Lundi 4 avril 2011

Côte d’Ivoire ou Libye : services compris !

C’est l’heure de gloire des services secrets. Des discrets, des inconnus, des mystérieux. Du MI6 britannique, de la CIA américaine, de la DGSE française. On les croyait définitivement rangés des voitures, convertis aux délices et poisons de l’espionnage industriel. On se grattait encore la tête pour comprendre qui avait piégé Renault, pourquoi et au profit de qui, et on se retrouvait soudain plongé dans de vraies guerres. Comme au bon vieux temps, aurait-on dit dans les films de Lautner et Audiard.

En Côte d’Ivoire comme en Libye, les mouvements guerriers ne sont en effet que la partie émergée de l’iceberg. Ce n’est pas l’offensive éclair des troupes de Ouattara qui explique l’effondrement soudain du président ivoirien Laurent Gbagbo, mais une longue préparation qui a combiné étranglement financier par les banques occidentales, embargo sur la récolte de cacao, retournement des officiers proches de Gbagbo et formation des soldats de Ouattara. Les grandes puissances occidentales n’ont pas complètement perdu la main. Même si la France n’ose plus envoyer ses armées en Afrique, ses services demeurent efficaces. Au nom de la démocratie bien sûr, même si, en vérité, au Nord comme au Sud, chez Ouattara comme chez Gbagbo, les fraudes ont été nombreuses, et les pressions sur les électeurs parfois menaçantes.

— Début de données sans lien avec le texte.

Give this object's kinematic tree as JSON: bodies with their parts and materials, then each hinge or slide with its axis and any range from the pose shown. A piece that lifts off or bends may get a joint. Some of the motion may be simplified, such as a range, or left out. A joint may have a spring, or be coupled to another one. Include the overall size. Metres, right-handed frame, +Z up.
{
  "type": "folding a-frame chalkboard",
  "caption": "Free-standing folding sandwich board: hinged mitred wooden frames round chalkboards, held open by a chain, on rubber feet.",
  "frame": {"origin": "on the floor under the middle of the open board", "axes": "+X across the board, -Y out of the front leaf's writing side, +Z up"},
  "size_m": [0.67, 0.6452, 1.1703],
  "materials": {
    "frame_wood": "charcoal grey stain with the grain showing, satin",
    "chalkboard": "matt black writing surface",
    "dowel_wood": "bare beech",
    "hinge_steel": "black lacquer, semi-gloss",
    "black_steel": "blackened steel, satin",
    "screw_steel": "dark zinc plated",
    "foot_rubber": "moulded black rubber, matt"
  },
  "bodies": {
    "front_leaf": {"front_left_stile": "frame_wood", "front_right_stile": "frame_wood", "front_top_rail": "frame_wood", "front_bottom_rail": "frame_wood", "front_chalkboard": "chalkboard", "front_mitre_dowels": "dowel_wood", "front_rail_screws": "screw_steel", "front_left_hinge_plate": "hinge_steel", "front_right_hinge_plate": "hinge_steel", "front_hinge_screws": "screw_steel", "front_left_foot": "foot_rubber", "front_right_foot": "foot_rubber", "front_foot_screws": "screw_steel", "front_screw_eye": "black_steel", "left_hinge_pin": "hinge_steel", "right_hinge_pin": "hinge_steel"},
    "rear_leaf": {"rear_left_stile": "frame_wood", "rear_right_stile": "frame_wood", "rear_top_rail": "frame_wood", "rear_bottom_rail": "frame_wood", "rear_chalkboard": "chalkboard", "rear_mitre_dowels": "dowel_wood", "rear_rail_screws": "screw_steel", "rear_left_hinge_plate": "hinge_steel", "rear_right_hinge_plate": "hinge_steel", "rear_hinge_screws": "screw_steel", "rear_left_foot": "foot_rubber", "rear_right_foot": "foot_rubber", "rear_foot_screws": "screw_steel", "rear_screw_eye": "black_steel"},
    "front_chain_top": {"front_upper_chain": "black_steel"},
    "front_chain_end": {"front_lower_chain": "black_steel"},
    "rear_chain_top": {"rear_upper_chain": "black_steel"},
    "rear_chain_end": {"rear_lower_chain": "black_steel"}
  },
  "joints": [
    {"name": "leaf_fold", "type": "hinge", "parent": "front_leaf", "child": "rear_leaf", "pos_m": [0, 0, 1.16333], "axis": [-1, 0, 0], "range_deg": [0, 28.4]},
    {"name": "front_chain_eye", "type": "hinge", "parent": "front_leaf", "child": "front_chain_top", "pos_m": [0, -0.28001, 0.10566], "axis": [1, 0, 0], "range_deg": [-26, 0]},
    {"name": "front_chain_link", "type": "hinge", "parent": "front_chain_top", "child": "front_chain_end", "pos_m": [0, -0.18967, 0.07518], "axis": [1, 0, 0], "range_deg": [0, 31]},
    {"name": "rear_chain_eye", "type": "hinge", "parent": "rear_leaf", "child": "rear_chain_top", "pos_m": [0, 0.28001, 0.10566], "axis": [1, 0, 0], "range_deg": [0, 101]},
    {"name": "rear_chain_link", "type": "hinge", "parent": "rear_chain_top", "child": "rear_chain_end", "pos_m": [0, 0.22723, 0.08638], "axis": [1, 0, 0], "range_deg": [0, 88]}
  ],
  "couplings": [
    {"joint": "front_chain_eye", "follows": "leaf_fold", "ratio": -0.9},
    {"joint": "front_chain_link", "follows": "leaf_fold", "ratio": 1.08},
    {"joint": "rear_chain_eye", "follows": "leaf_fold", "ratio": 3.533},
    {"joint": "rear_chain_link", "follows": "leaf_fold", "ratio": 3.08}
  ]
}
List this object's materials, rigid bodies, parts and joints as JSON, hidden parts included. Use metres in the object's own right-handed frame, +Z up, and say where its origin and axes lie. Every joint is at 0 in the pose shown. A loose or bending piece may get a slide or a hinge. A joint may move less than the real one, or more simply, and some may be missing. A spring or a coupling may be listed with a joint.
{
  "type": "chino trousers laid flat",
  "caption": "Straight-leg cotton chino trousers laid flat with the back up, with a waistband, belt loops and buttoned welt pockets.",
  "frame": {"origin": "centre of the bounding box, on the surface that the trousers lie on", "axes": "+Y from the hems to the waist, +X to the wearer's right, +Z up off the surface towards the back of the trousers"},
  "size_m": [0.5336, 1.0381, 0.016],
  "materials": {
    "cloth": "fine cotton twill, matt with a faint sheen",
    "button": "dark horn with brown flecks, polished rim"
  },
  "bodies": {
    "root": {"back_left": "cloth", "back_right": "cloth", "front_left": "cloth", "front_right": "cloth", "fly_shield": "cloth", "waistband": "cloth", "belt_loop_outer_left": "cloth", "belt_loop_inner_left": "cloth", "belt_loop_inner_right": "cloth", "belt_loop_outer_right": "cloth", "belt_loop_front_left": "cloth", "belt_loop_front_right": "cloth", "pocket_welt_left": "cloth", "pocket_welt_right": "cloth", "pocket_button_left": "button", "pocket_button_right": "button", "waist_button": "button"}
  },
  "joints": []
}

Les James Bond sont aussi à la manœuvre dans le désert libyen. Pour guider les avions qui bombardent les chars de Kadhafi. Et pour former les forces rebelles. Il suffisait de voir les magnifiques photographies publiées par Le Figaro Magazine pour comprendre que la tâche est ardue. Mêmes armés, les rebelles ressemblent davantage à des héros de L’Aventure c’est l’aventure, ou de Cent mille dollars au soleil. Les soldats de l’an II étaient désorganisés et souvent sans chaussures, mais leur fureur quand ils entonnaient La Marseillaise les rendait redoutables. Les révolutionnaires libyens sont plus risibles que redoutables. On comprend mieux, à les voir, pourquoi, dès que les avions américains et français cessent leurs bombardements, les mercenaires tchadiens de Kadhafi les retournent comme des crêpes. L’action des services secrets n’est pas simple, elle doit être à la fois discrète et efficace, car les pays arabes, qui soutiennent du bout des lèvres la coalition, mais aussi les Russes et les Chinois qui n’ont pas opposé leur veto à la résolution de l’ONU, refusent impérativement toute intervention au sol des forces de l’Otan.

Nos services hésitent aussi à fournir des armes à nos pieds-nickelés libyens, car de nombreux combattants d’Al Qaïda les ont rejoints. Depuis le premier jour, Kadhafi avait dénoncé leur intervention, dans l’incrédulité générale. Les services secrets américains n’ont pas envie de revivre le cauchemar afghan, lorsqu’ils avaient équipé les talibans qui luttaient contre l’occupation de l’Union soviétique, avant que, quelques années plus tard, leurs magnifiques missiles ne détruisent les avions américains. Même James Bond est devenu méfiant.